Federal government

Subsidies Won't Stop Stagnation

Joe Biden is making an $80 billion bet that's doomed to fail.

|

President Joe Biden is making a "big bet on place-based industrial policy," writes Brookings Institution senior fellow Mark Muro. Muro and his colleagues argue that the initiative aims to address the fact that "many of the nation's towns and regions struggle under the weight of economic stagnation and social decline."

The size of the bet is around $80 billion in various industrial subsidies. It is unlikely to pay off as advertised.

These direct subsidies contrast with earlier federal place-based economic development programs, which chiefly used tax credits to encourage investment in poor urban neighborhoods and rural regions. Most research on those programs—which include New Markets Tax Credits (created by President Bill Clinton), Empowerment Zones (George W. Bush), and Opportunity Zones (Donald Trump)—indicates that they have had a negligible impact.

In a 2019 Regional Science and Urban Economics study, for example, University of California, Irvine economists David Neumark and Timothy Young found that so-called enterprise zones "have for the most part been ineffective at reducing urban poverty or improving labor market outcomes in the United States." That conclusion, they said, jibed with "the more widely prevailing view."
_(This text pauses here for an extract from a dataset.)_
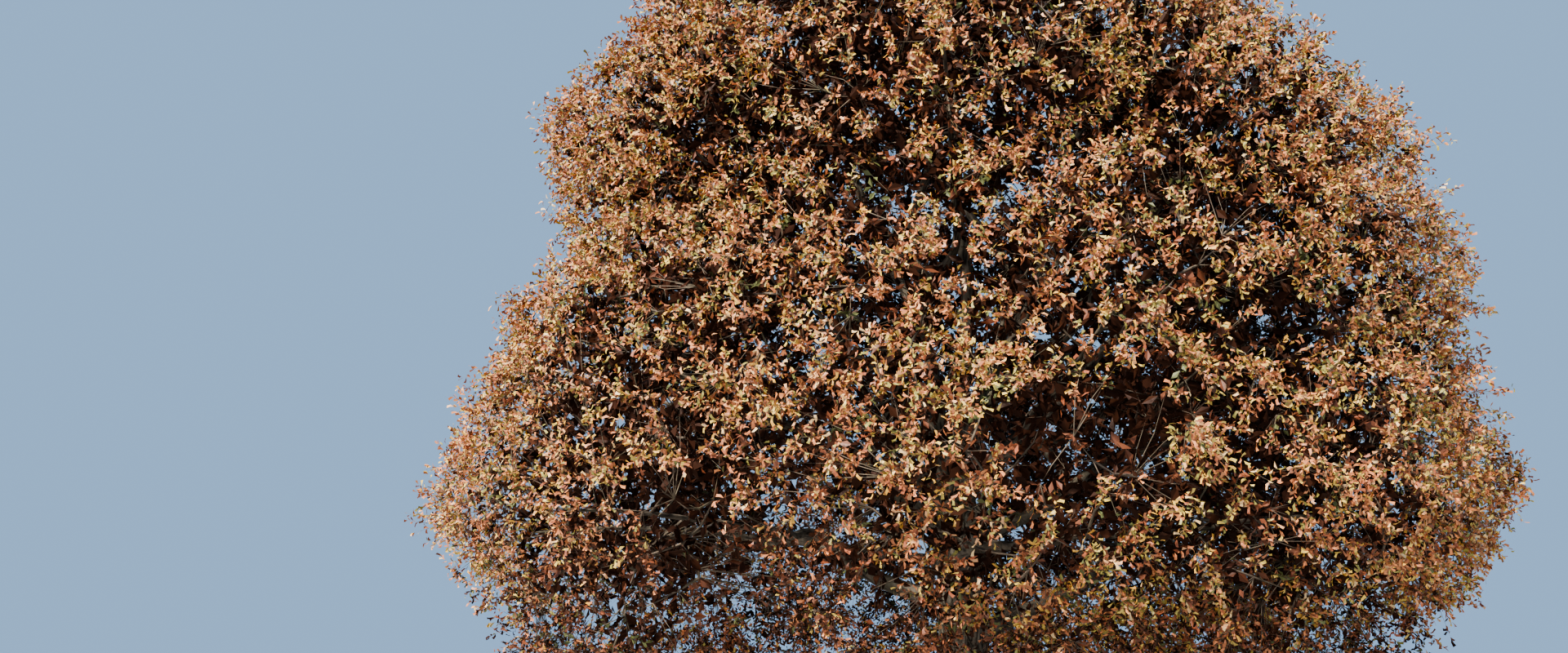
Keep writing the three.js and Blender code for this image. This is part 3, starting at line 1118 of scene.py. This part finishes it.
@dataclass
class Crown:
    """The masses' spaces taken together, whose surfaces run into each other where they meet."""

    spaces: list[Space]
    lean: Pair
    blend: float = 4.0
    swell: float = 1.1  # how much wider the masses are taken, so that the clefts between them fill
    unit_depth: float = 2.8  # metres that count as one outside the outline
    outline: tuple[Triple, ...] = (  # half widths to the left and the right at each height
        (1.5, 7.7, 6.9), (2.2, 8.0, 7.5), (2.9, 8.4, 8.2), (3.6, 8.9, 8.8), (4.3, 9.5, 9.35),
        (5.2, 9.4, 9.2), (6.2, 9.0, 8.7), (7.4, 8.6, 8.6), (8.5, 7.9, 8.7), (9.0, 7.4, 8.3),
        (9.5, 7.6, 8.0), (10.2, 7.9, 8.1), (11.4, 7.9, 7.4), (12.2, 7.4, 6.6), (12.7, 7.1, 5.8),
        (13.4, 6.8, 5.3), (14.1, 6.3, 5.0), (14.6, 6.0, 4.1), (15.2, 5.6, 3.8), (16.2, 4.7, 3.5),
        (17.2, 3.2, 2.8), (18.2, 1.4, 1.4),
    )
    lowest: float = 1.65
    skirt_height: float = 4.2  # below which the foliage hangs lower than the masses' ellipsoids
    skirt_droop: float = 0.8
    lumps: tuple[Pair, ...] = ((2.3, 0.2), (1.1, 0.26), (0.5, 0.18))  # sizes and strengths
    heart: Points = field(default_factory=lambda: np.array([0.35, -0.1, 8.4]))
    grain: Grain = field(default_factory=lambda: Grain(LUMP_SEED))

    def depth(self, points: Points) -> Points:
        """Say how far out points lie in the crown, 1 being its surface.

        Args:
            points: Places, one to a row.

        Returns:
            A depth for each point.
        """
        raised = points.copy()
        below = np.minimum(points[..., 2] - self.skirt_height, 0)
        raised[..., 2] -= below * (1 - self.skirt_droop)
        depths = (space.depth(raised) for space in self.spaces)
        held = sum(np.exp(self.blend * (1 - depth / self.swell)) for depth in depths)
        offset = points[..., :2] - points[..., 2:] * np.array(self.lean)
        out = np.linalg.norm(offset, axis=-1)
        heights, lefts, rights = np.array(self.outline).T
        left, right = (np.interp(points[..., 2], heights, widths) for widths in (lefts, rights))
        width = mix(left, right, 0.5 + 0.5 * offset[..., 0] / np.maximum(out, LEAST_LENGTH))
        return np.maximum(1 - np.log(held) / self.blend, 1 + (out - width) / self.unit_depth)

    def hollow(self, points: Points, inside: bool = False) -> Flags:
        """Say which points lie in a hollow.

        Args:
            points: Places, one to a row.
            inside: Whether only the hollows count that show sky, for what grows inside the crown.

        Returns:
            True for each point in such a hollow.
        """
        counted = [hollow for hollow in HOLLOWS if hollow.through or not inside]
        return np.any([hollow.holds(points) for hollow in counted], axis=0)

    def outness(self, points: Points, centre: Points) -> Points:
        """Say how far points face away from the crown's heart, from -1 to 1, seen from a centre."""
        return (unit(points - centre) * unit(points - self.heart)).sum(axis=-1)

    def ragged_depth(self, points: Points) -> Points:
        """Say how far out points lie below an uneven surface.

        Args:
            points: Places, one to a row.

        Returns:
            A depth for each point.
        """
        return self.depth(points) + sum(
            strength * self.grain.at(points / size + size) for size, strength in self.lumps
        )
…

The conclusions of a 2023 working paper by University of Iowa finance professor Jiajie Xu were even less promising. Xu found that the Opportunity Zone program actually "led to a decrease in new business formation" and "negatively affected local employment" while having "little impact on attracting population inflows or reducing income inequality." Why? Likely because "the policy drove more private investments to existing firms, deterring potential entrepreneurs from entering and competing with the better-financed incumbents."

Ineffective as they were, the earlier place-based programs were at least directly aimed at locations with few jobs and high levels of poverty. The median annual household income for Opportunity Zones was around $33,000 initially. The subsidies that Biden has championed are less carefully targeted.

"Every American willing to work hard" should be able "to raise their kids on a good paycheck and keep their roots where they grew up," Biden declared in June. "That's Bidenomics." As an example, he cited new semiconductor fabs where workers without college degrees could make six figures.

But those fabs are not being built in the poorest parts of America. Nearly half of the $80 billion in place-based funding is targeted at semiconductor plants as authorized by the CHIPS and Science Act. Many of the companies that will receive the money announced the construction of new plants months before Biden signed that law in August 2022, and they are locating their facilities in places that make sense for their businesses.

In September 2021, for example, Intel said it was building two new fabs in Chandler, Arizona. The following January, the company unveiled plans for another two fabs in New Albany, Ohio. The median household income is $91,000 in Chandler and $206,000 in New Albany. The median household income in the U.S. stands just shy of $71,000, while the poverty threshold is just under $28,000 for a family of four.

Some new fabs are being built in towns with median household incomes below the national average. But the poorest of these is Sherman, Texas, future home of a new Texas Instruments fab, where the median household income is $54,000.

Biden's place-based programs, in short, are not really designed for helping Americans "keep their roots" in places that still "struggle under the weight of economic stagnation and social decline."